The court determined that “the primary purpose standard test applies to attorney–client privilege claims for dual-purpose communications.” It rooted its decision in federal common law, which holds that the privilege extends to those communications made for “the purpose of facilitating the rendition of professional legal services.” The scope of the privilege, the court held, “is defined by the purpose of the communication consistent with the common law.” (emphasis added).

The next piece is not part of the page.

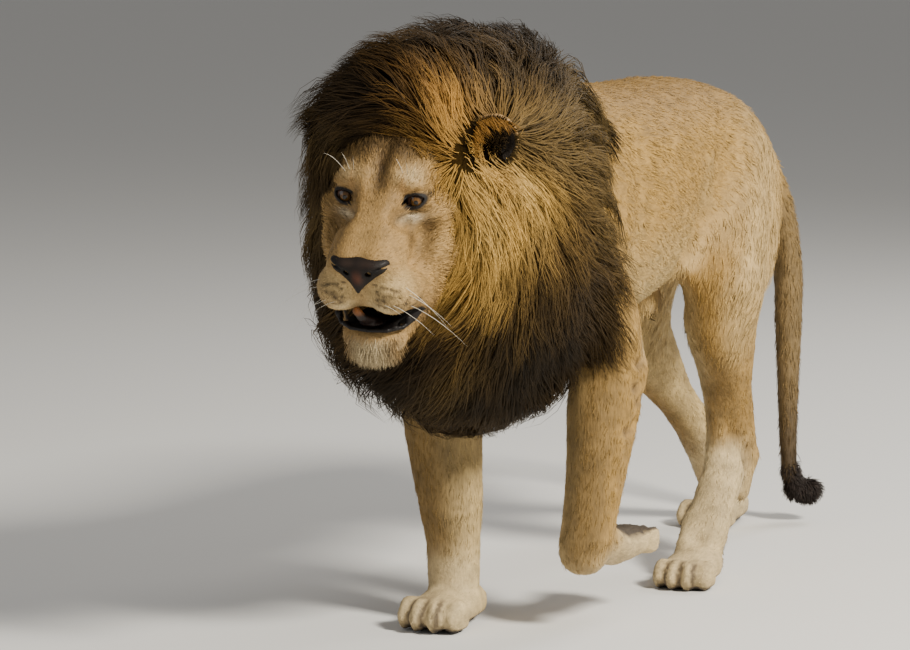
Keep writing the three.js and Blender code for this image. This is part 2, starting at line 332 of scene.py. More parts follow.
# forearms: a long muscle down the outer side, the elbow point behind, the wrist pad below
for s, dy in ((1, 0.0), (-1, -0.11)):
    muscle = [(-0.315 + dy, 0.54), (-0.345 + dy * 0.6, 0.40), (-0.385 + dy * 0.5, 0.30)]
    groove(muscle, s, 0.020, 0.0045, 0.03)
body.egg(at_home(0.160, -0.270, 0.565), (0.026, 0.024, 0.034), soft=0.03)
body.egg(at_home(-0.160, -0.372, 0.565), (0.026, 0.024, 0.034), soft=0.03)
body.egg(at_home(-0.113, -0.428, 0.150), (0.016, 0.014, 0.020), soft=0.02)

# the shin, the heels, the right forearm and the bent left wrist stand out round and full
body.rod(at_home(0.129, 0.225, 0.528), at_home(0.110, 0.336, 0.318), 0.060, 0.029, soft=0.02)
body.egg(at_home(0.129, 0.384, 0.228), (0.018, 0.025, 0.056), (-14, 0, 0), soft=0.025)
body.egg(at_home(-0.104, 0.668, 0.222), (0.018, 0.022, 0.046), soft=0.025)
SHANK = [
    ((0.1120, 0.270, 0.400), 0.023),
    ((0.1050, 0.314, 0.250), 0.024),
    ((0.1090, 0.262, 0.165), 0.024),
    ((0.1020, 0.200, 0.104), 0.022),
    ((0.1120, 0.130, 0.070), 0.020),
]
HEEL_TENDON = [
    ((0.1530, 0.338, 0.370), 0.017),
    ((0.1450, 0.384, 0.225), 0.020),
    ((0.1420, 0.352, 0.150), 0.019),
]
for row in (SHANK, HEEL_TENDON):
    for (a, ra), (b, rb) in zip(row, row[1:]):
        body.rod(at_home(*a), at_home(*b), ra, rb, soft=0.018)
body.egg(at_home(0.156, 0.338, 0.222), (0.012, 0.012, 0.032), (-14, 0, 0), soft=0.012, carve=True)
body.rod(at_home(-0.157, -0.446, 0.458), at_home(-0.124, -0.462, 0.229), 0.081, 0.062, soft=0.02)
body.egg(at_home(0.150, -0.430, 0.150), (0.050, 0.046, 0.046), soft=0.02)
groove([(0.345, 0.40), (0.368, 0.335), (0.384, 0.290)], 1, 0.012, 0.008, 0.012)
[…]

The court easily rejected the “because of” standard. The privilege focuses on the purpose of the communication, not “its relation to anticipated litigation.” The work-product doctrine and attorney–client privilege, while often asserted together, arise from different policy goals. The work-product doctrine preserves that “zone of privacy” to allow lawyers and their clients to develop legal theories and litigation strategy without intrusion from adversaries.
The privilege, on the other hand, encourages full and frank communications between lawyers and their clients so that lawyers can provide optimal legal advice—advice that may not have anything to do with existing or anticipated litigation. These policy differences, therefore, signify that it “makes sense to have different tests for the two.”
What about Justice Kavanaugh’s Standard?
In two opinions issued while on the D.C. Circuit Court of Appeals, then-Judge Kavanaugh criticized “the primary purpose” test and, instead, adopted “a primary purpose” test. For a greater discussion of these opinions adopting and applying this differing standard, you may read Significant D.C. Circuit Decision for Attorney–Client Privilege and Internal Investigations, examining In re Kellog, Brown & Root, Inc., 756 F.3d 754 (D.C. Cir. 2014), and SCOTUS Nominee’s Latest Privilege Opinion: A Win for Corporate Legal Counsel, examining Federal Trade Comm’n v. Boehringer Ingelheim Pharmaceuticals, Inc., 892 F.3d 1264 (D.C. Cir. 2018).
In short, Judge Kavanaugh found that district courts should not try to find the one primary purpose of a communication, which “can be an inherently impossible task.” From a practical standpoint, he found, it is “not useful or even feasible to try to determine whether the purpose was A or B when the purpose was A and B.” As a result, Judge Kavanaugh reframed the question to this:
Was obtaining or providing legal advice a primary purpose of the communication, meaning one of the significant purposes of the communication?
We See the Merits
The Ninth Circuit saw “the merits of the reasoning” explained by Judge Kavanaugh, but also saw “no reason to adopt that reasoning in this case.” Further, the court raised a distinction between applying the “a primary purpose” test to internal investigations, which was at issue in Kellogg, and tax/legal advice at issue before the grand jury. In the end, the court settled on “the primary purpose” test, in part, because applying the “a primary purpose” standard would have made little difference in the outcome.
The law firm filed its Petition for Certiorari on April 5, 2022, and the Supreme Court granted it on October 3, 2022. Let’s see where it goes.